RECORDED INFORMATION>
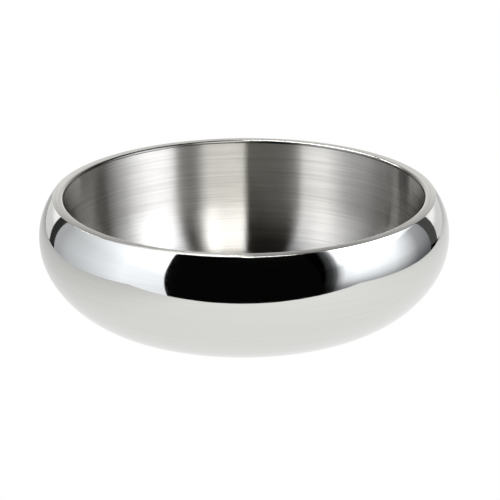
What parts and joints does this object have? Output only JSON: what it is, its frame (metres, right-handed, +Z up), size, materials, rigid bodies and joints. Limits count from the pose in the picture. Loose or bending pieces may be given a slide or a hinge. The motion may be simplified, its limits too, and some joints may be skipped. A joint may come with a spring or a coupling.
{
  "type": "shaving bowl",
  "caption": "Wide low double-walled stainless bowl with a rounded, mirror-polished belly, a narrower mouth with a flat lip and a brushed, flat-floored cavity for working up shaving lather.",
  "frame": {"origin": "middle of the foot, on the table", "axes": "+Z up along the bowl's axis, towards the mouth; the bowl is round, so +X and +Y are any two square directions"},
  "size_m": [0.128, 0.128, 0.0395],
  "materials": {
    "polished_steel": "mirror-polished stainless steel",
    "brushed_steel": "stainless steel brushed round the cavity, satin on the lip",
    "ground_weld": "weld ground flush with the lip and polished",
    "plug_steel": "satin stainless steel"
  },
  "bodies": {
    "root": {"outer_shell": "polished_steel", "inner_liner": "brushed_steel", "rim_weld": "ground_weld", "vent_plug": "plug_steel"}
  },
  "joints": []
}
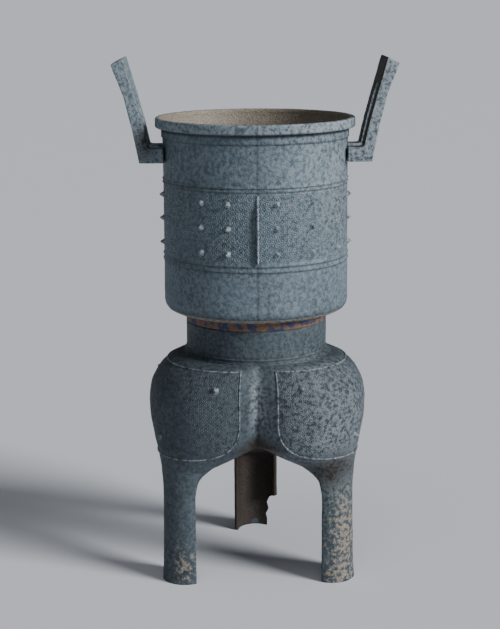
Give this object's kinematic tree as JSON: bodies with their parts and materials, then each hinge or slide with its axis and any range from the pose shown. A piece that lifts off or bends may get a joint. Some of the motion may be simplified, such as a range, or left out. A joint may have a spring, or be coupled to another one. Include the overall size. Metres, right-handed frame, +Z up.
{
  "type": "steamer vessel",
  "caption": "Ancient cast bronze steamer: a straight-sided upper pot with two upright ears on a lobed, three-legged lower pot, with raised lines, fins, studs and panel outlines.",
  "frame": {"origin": "middle of the outline on the floor, under the feet", "axes": "+Z up, -Y towards the front, which is between two of the legs, +X through the right ear"},
  "size_m": [0.3928, 0.3046, 0.7404],
  "materials": {
    "zeng_patina": "rough slate green patina with earthy crusts",
    "li_patina": "rough dark blue green patina with brown earth and pale crusts"
  },
  "bodies": {
    "root": {"zeng": "zeng_patina", "li": "li_patina"}
  },
  "joints": []
}
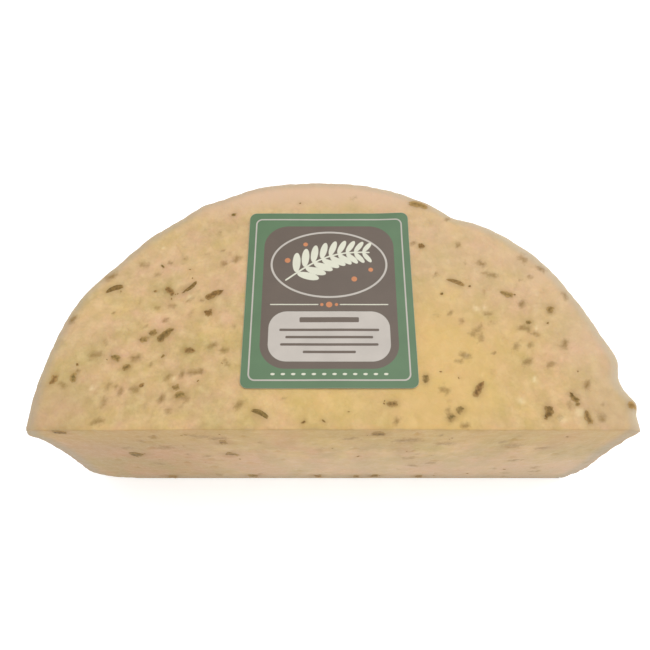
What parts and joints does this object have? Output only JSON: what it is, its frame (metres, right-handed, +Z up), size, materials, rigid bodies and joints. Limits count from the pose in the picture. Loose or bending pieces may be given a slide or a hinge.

SHORT PROBLEM> Return each line of the records above exactly as it reads.

RESPONSE TO THE TASK>
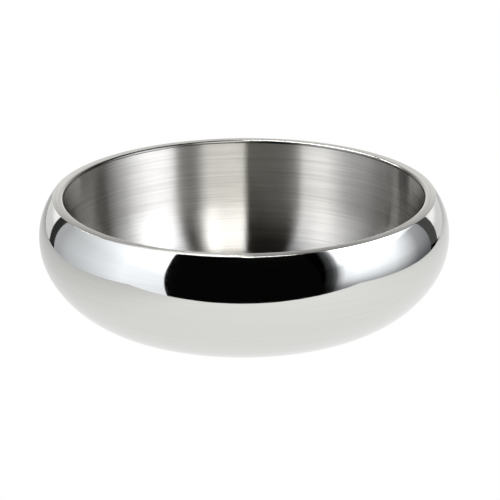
What parts and joints does this object have? Output only JSON: what it is, its frame (metres, right-handed, +Z up), size, materials, rigid bodies and joints. Limits count from the pose in the picture. Loose or bending pieces may be given a slide or a hinge. The motion may be simplified, its limits too, and some joints may be skipped. A joint may come with a spring or a coupling.
{
  "type": "shaving bowl",
  "caption": "Wide low double-walled stainless bowl with a rounded, mirror-polished belly, a narrower mouth with a flat lip and a brushed, flat-floored cavity for working up shaving lather.",
  "frame": {"origin": "middle of the foot, on the table", "axes": "+Z up along the bowl's axis, towards the mouth; the bowl is round, so +X and +Y are any two square directions"},
  "size_m": [0.128, 0.128, 0.0395],
  "materials": {
    "polished_steel": "mirror-polished stainless steel",
    "brushed_steel": "stainless steel brushed round the cavity, satin on the lip",
    "ground_weld": "weld ground flush with the lip and polished",
    "plug_steel": "satin stainless steel"
  },
  "bodies": {
    "root": {"outer_shell": "polished_steel", "inner_liner": "brushed_steel", "rim_weld": "ground_weld", "vent_plug": "plug_steel"}
  },
  "joints": []
}
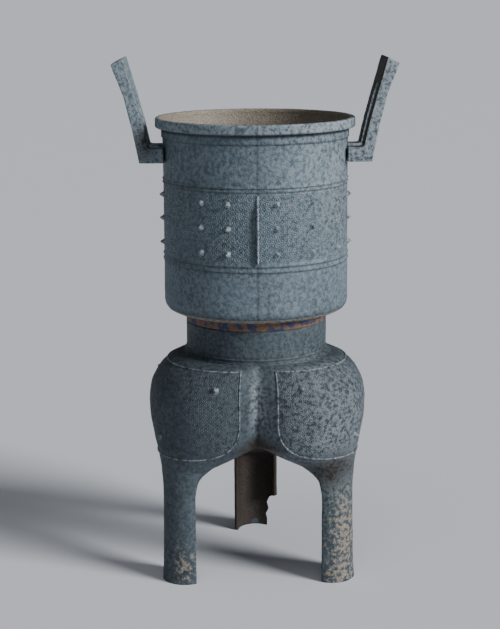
Give this object's kinematic tree as JSON: bodies with their parts and materials, then each hinge or slide with its axis and any range from the pose shown. A piece that lifts off or bends may get a joint. Some of the motion may be simplified, such as a range, or left out. A joint may have a spring, or be coupled to another one. Include the overall size. Metres, right-handed frame, +Z up.
{
  "type": "steamer vessel",
  "caption": "Ancient cast bronze steamer: a straight-sided upper pot with two upright ears on a lobed, three-legged lower pot, with raised lines, fins, studs and panel outlines.",
  "frame": {"origin": "middle of the outline on the floor, under the feet", "axes": "+Z up, -Y towards the front, which is between two of the legs, +X through the right ear"},
  "size_m": [0.3928, 0.3046, 0.7404],
  "materials": {
    "zeng_patina": "rough slate green patina with earthy crusts",
    "li_patina": "rough dark blue green patina with brown earth and pale crusts"
  },
  "bodies": {
    "root": {"zeng": "zeng_patina", "li": "li_patina"}
  },
  "joints": []
}
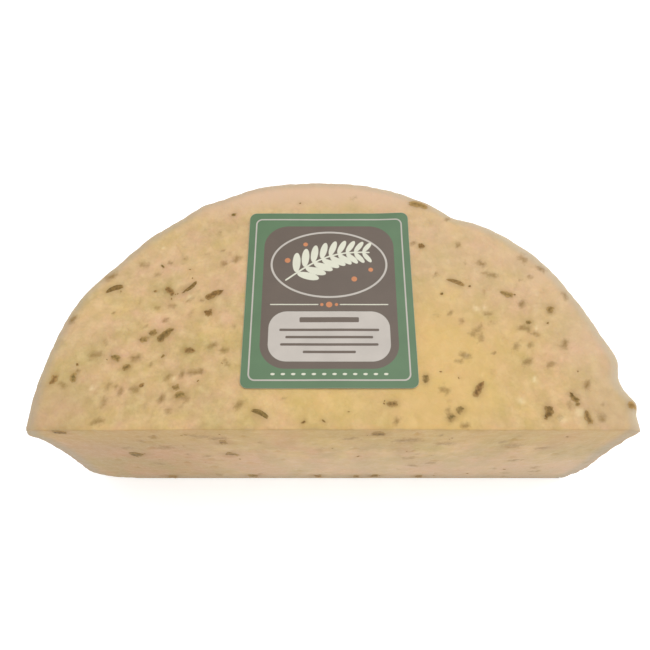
What parts and joints does this object have? Output only JSON: what it is, its frame (metres, right-handed, +Z up), size, materials, rigid bodies and joints. Limits count from the pose in the picture. Loose or bending pieces may be given a slide or a hinge.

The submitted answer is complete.